Although his main artistic inspiration comes from the village of Rajec, from 1947 to 1949 Kompánek lived in the capital city of Bratislava where he studied at the Slovak Technical University and later he transferred to the Academy of Fine Arts (still in Bratislava), where he studied until 1954. In 1957 he co-founded the so-called Mikuláš Galanda Group that played a significant role in the formation of Slovak fine art.
From 1960 he lived alternately in Rajec and in Bratislava, where he created a new studio. After a while, he remained living and creating in Bratislava. In 1972, at the time of the so-called normalization, his membership in the Union of Slovak Fine Artists was not renewed, which meant a “silent” ban on public exhibitions, reproduction, and the purchase of his works in public galleries. However, this ban has never been strictly enforced.
In 1993, together with his friends, he founded the Association of Slovak Artists, whose honorary chairman he was until his death. He also significantly participated in the founding of the Mikuláš Galanda Foundation (1995 – 1997), as well as in the founding of the Studio of Slovak Artists at the Cité Internationale des Arts in Paris.
As a founding member of the Mikuláš Galanda Group, Vladimír Kompánek remained faithful to his manifesto and to the principles that consisted in the use of the sources of Slovak culture throughout his life. In the early 1950s, he followed a naive expression and created several figural sculptures with modified physical construction and physiognomy.
He worked mainly with bronze and created statues of sitting and standing women, brides, men on horse-drawn sleighs, etc.

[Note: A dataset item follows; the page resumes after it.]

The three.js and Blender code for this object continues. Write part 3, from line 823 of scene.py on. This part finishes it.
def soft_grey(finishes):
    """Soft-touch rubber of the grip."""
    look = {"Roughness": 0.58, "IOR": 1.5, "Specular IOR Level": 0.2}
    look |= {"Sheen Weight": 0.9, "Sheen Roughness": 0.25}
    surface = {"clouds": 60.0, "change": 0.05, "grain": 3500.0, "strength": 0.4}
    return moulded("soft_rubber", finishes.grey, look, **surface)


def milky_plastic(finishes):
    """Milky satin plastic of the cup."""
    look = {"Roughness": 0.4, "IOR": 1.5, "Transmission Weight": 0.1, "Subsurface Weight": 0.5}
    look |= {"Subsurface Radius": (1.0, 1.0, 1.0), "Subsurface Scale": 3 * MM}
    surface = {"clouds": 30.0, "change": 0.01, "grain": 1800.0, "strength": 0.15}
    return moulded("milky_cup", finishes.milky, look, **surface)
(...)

It was the statues of village women that became the center of his interest in the period 1957–1962 and had obvious Cubist connotations.
In the first half of the 1960s, he discovered geometric stylization and came to reduce the shapes into characters. He first used this procedure mainly in wooden sculptures, later he also applied it in other materials (plaster, bronze). In addition to chamber sculpture, he also created monumental works in the interior and exterior.

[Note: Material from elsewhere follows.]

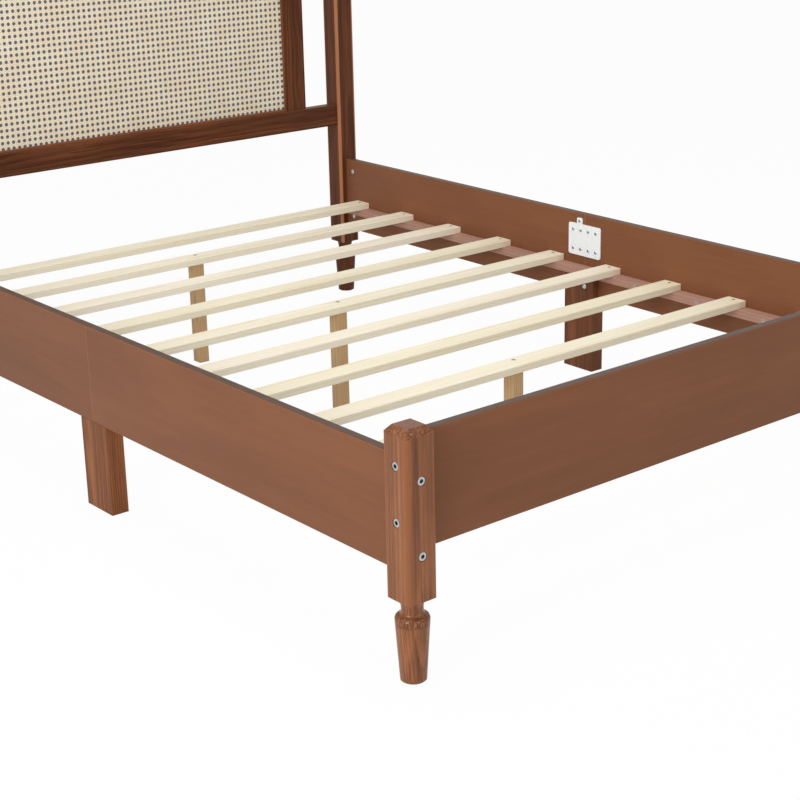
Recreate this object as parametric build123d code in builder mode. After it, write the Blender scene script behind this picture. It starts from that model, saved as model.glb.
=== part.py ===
from build123d import *
import os
from math import atan2, degrees

os.makedirs("parts", exist_ok=True)

# Platform bed of stained wood with turned legs, slats and a cane headboard.
# Millimetres, +X across the bed, +Y towards the headboard, +Z up.
# The origin is on the floor under the middle of the bed.
# A side is -1 for left and 1 for right, an end is -1 for the foot and 1 for the head.
SIDES = {"left": -1, "right": 1}
ENDS = {"foot": -1, "head": 1}

# Mattress, and the room between it and the side rails and the posts
mattress_width = 1372
mattress_length = 1905
mattress_side_gap = 5
mattress_end_gap = 13.5

# Posts: square stock over a turned leg
post_size = 60
arris_radius = 11
cap_inset = 11
cap_drop = 13
foot_post_reveal = 13
head_post_reveal = 20

# Turned leg, by radius and height
leg_height = 150
foot_radius = 22.4
foot_easing = 2
shoulder_radius = 29.7
shoulder_drop = 38.5
shoulder_arc = 8.5
shoulder_turn = 75
cove_arc = 7.5
neck_length = 4.8
neck_flare = 5.4

# Side rails and foot rail
rail_thickness = 18
rail_height = 203
rail_easing = 1.5
side_rail_lift = 41
foot_rail_step = 42
seam_gap = 0.4

# Ledgers and slats
ledger_width = 28
ledger_height = 20
ledger_lift = 54
ledger_end_gap = 16
ledger_easing = 1
slat_count = 10
slat_width = 52
slat_thickness = 16
slat_easing = 1.2
slat_end_clearance = 1.5
slat_first_inset = 76

# Centre legs, under the slats numbered here from the head
centre_leg_slats = (2, 5, 8)
centre_leg_width = 28
centre_leg_depth = 31
centre_leg_easing = 1.5

# Legs under the seam of the side rails
mid_leg_width = 98
mid_leg_tongue = 20
mid_leg_easing = 2
mid_bolt_spread = 40
mid_bolt_lift = 26.5

# Steel plates over the seam
plate_width = 110
plate_height = 80
plate_thickness = 2.5
plate_corner = 6
plate_lift = 6.5
tab_width = 18
tab_height = 15
tab_offset = 17.5
tab_corner = 3

# Headboard frame
rail_to_headboard_gap = 98
headboard_setback = 9
headboard_rail_depth = 30
headboard_rail_height = 58
headboard_easing = 2
stile_thickness = 24
stile_width = 59.5
stile_gap = 102.5
panel_height = 467
tenon_thickness = 16
tenon_shoulder = 8
tenon_length = 25
stile_tenon_thickness = 9
stile_tenon_length = 20
tenon_fit = 0.2

# Cane panel, its backing and the bead round it
rebate_width = 8
rebate_depth = 10
panel_fit = 0.3
cane_thickness = 2
backing_thickness = 3
bead_size = 5

# Rail bolts and their barrel nuts
bolt_head_radius = 7.75
bolt_head_height = 3
bolt_shank_radius = 4
bolt_socket_radius = 3
bolt_socket_depth = 2
counterbore_depth = 3.5
side_bolt_lifts = (39.5, 169.5)
foot_bolt_lifts = (55, 152)
nut_radius = 6
nut_length = 14
nut_inset = 28
nut_sink = 0.3
bolt_overrun = 2
hole_overrun = 1

# Domed bolts that hold the legs under the seam
mid_bolt_radius = 3
mid_bolt_head = 6.5
mid_bolt_head_height = 4
mid_bolt_dome = 2.5
mid_bolt_bite = 13

# Clearance round a shank or head, on the radius
bore_clearance = 0.5
pilot_clearance = 0.15

# Overall size and the planes that the pieces share
clear_width = mattress_width + 2 * mattress_side_gap
clear_length = mattress_length + 2 * mattress_end_gap
bed_width = clear_width + rail_thickness + post_size
bed_length = clear_length + 2 * post_size
post_x = (bed_width - post_size) / 2
post_y = (bed_length - post_size) / 2
rail_end_x = post_x - post_size / 2
rail_end_y = post_y - post_size / 2
rail_inner_x = post_x - rail_thickness / 2
foot_rail_inner_y = -post_y + rail_thickness / 2
side_rail_bottom = leg_height + side_rail_lift
side_rail_top = side_rail_bottom + rail_height
foot_rail_bottom = side_rail_bottom + foot_rail_step
foot_post_height = foot_rail_bottom + rail_height + foot_post_reveal
ledger_bottom = side_rail_bottom + ledger_lift
ledger_top = ledger_bottom + ledger_height
slat_top = ledger_top + slat_thickness
plate_bottom = slat_top + plate_lift
plate_top = plate_bottom + plate_height

# Headboard planes, seen from the foot
headboard_front_y = rail_end_y + headboard_setback
headboard_back_y = headboard_front_y + headboard_rail_depth
headboard_mid_y = (headboard_front_y + headboard_back_y) / 2
stile_front_y = headboard_back_y - stile_thickness
cane_front_y = headboard_back_y - rebate_depth
stile_tenon_y = (stile_front_y + cane_front_y) / 2
cross_rail_bottom = side_rail_top + rail_to_headboard_gap
panel_bottom = cross_rail_bottom + headboard_rail_height
panel_top = panel_bottom + panel_height
panel_middle = (panel_bottom + panel_top) / 2
top_rail_top = panel_top + headboard_rail_height
head_post_height = top_rail_top + head_post_reveal
cross_rail_middle = panel_bottom - headboard_rail_height / 2
top_rail_middle = panel_top + headboard_rail_height / 2
stile_outer_x = rail_end_x - stile_gap
stile_inner_x = stile_outer_x - stile_width
stile_middle_x = (stile_inner_x + stile_outer_x) / 2
stile_tenon_width = stile_width - 2 * rebate_width
rebate_x = stile_inner_x + rebate_width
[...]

In the 1970s and 1980s, he devoted himself more intensively to painted sculpture, to which painting was increasingly added. In the eighties, he created a number of more intimate sculptures and a number of toys, where he successfully connected children’s imagination with a cultural sign.
Everything that surrounded him in his childhood spent in Rajec served as his theme: a feeling of security, carefree, and joy. He soon abstracted the individual components of the image to the level of a sign and shifted the purely geometric sign to the level of a symbol that filled it with archetypal meaning. He opted for rustic forms that, in terms of expression and material, were more in line with traditional folk morphology and reminded him of the “taste of home”.

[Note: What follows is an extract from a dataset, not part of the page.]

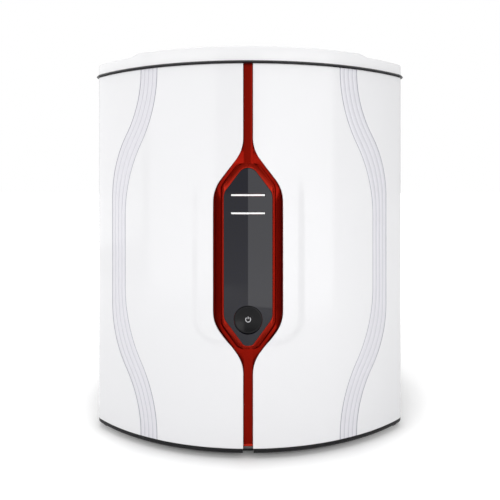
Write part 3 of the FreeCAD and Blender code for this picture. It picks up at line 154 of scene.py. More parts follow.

The basic determining elements are the talismans of our country and the people, so I strive to translate them in the widest possible range of expressions and seek their permanent validity.
Vladimír Kompánek, Galéria Nedbalka, Bratislava, Slovakia.
He had relatively distinct thematic areas of motifs: winter landscape, carnivals in the village, nudes, abductions by a centaur (often with an erotic subtext), and characters in the landscape, especially churches and village architecture.
In the depiction of cottages and winter idylls with picturesque figures, he sought the essential truth, the bearer of ancient (folk) wisdom, beauty, and goodness. In winter, standardized village views capture picturesque scenes and memories from Rajec, transformed into an idealized form.
Some of his paintings show us the landscape in daylight, but others from the 1980s merge in darkness illuminated only by the moonlight. They are mostly showing a bicolor background made of two opposite colors such as black for the night sky and white for the snow, and they are depicting figures, animals, trees, sleighs, or various working tools typical of the region.
Within his black paintings, and in his work in general, we can also find many traditional masks from various village ceremonies and carnivals such as the so-called “Fašiangy” Carnival. One of these traditional masks is, for example, the so-called “Turoň”. Turoň is a zoomorphic carnival mask with a magic-ceremonial function. The name is derived from a bull called “tur” in Slovak regions (exterminated in Slovakia in the 17th century) and the animal symbolizes strength and fertility. That is the reason why Kompánek often depicts him along with female figures.
Many people and art critics see in Kompánek’s works a resemblance or an inspiration of Wassily Kandinsky‘s abstract paintings, mostly in his various Compositions. The artistic theory of the Russian abstract painter is expressed in his book Point and Line to Plane. There he writes about his theories of the musical, mathematical, and philosophical meaning of brushstrokes, vertical and horizontal lines, dots, blank and solid areas, and the overall color palette he uses in his paintings, and these theories are visibly reflected in the Kompanek’s works.
The name of Vladimír Kompánek will forever be associated with the founding and activities of the Mikuláš Galanda Group, with its historical merit in rejecting socialist realism and in restoring the broken continuity of modern expression in Slovak art. Vladimír Kompánek is primarily recognized as a sculptor, but he was also an excellent painter and draftsman.
His art program was based on transforming the traditional motif of the Slovak landscape and the people in it into a modern artistic expression. He created a kind of abstract artistic pattern, based on the reduction of the subject to its shape, resulting in the significance of the shapes. It was in the significance, for the expression of which Kompánek had an extraordinary talent, that he combined figurative theme with expressive abstraction, realism with imagination. Vladimír Kompánek is one of many artists who tend to be undervalued but in his works, we can admire the process of reduction, in which he was able to express difficulty simply.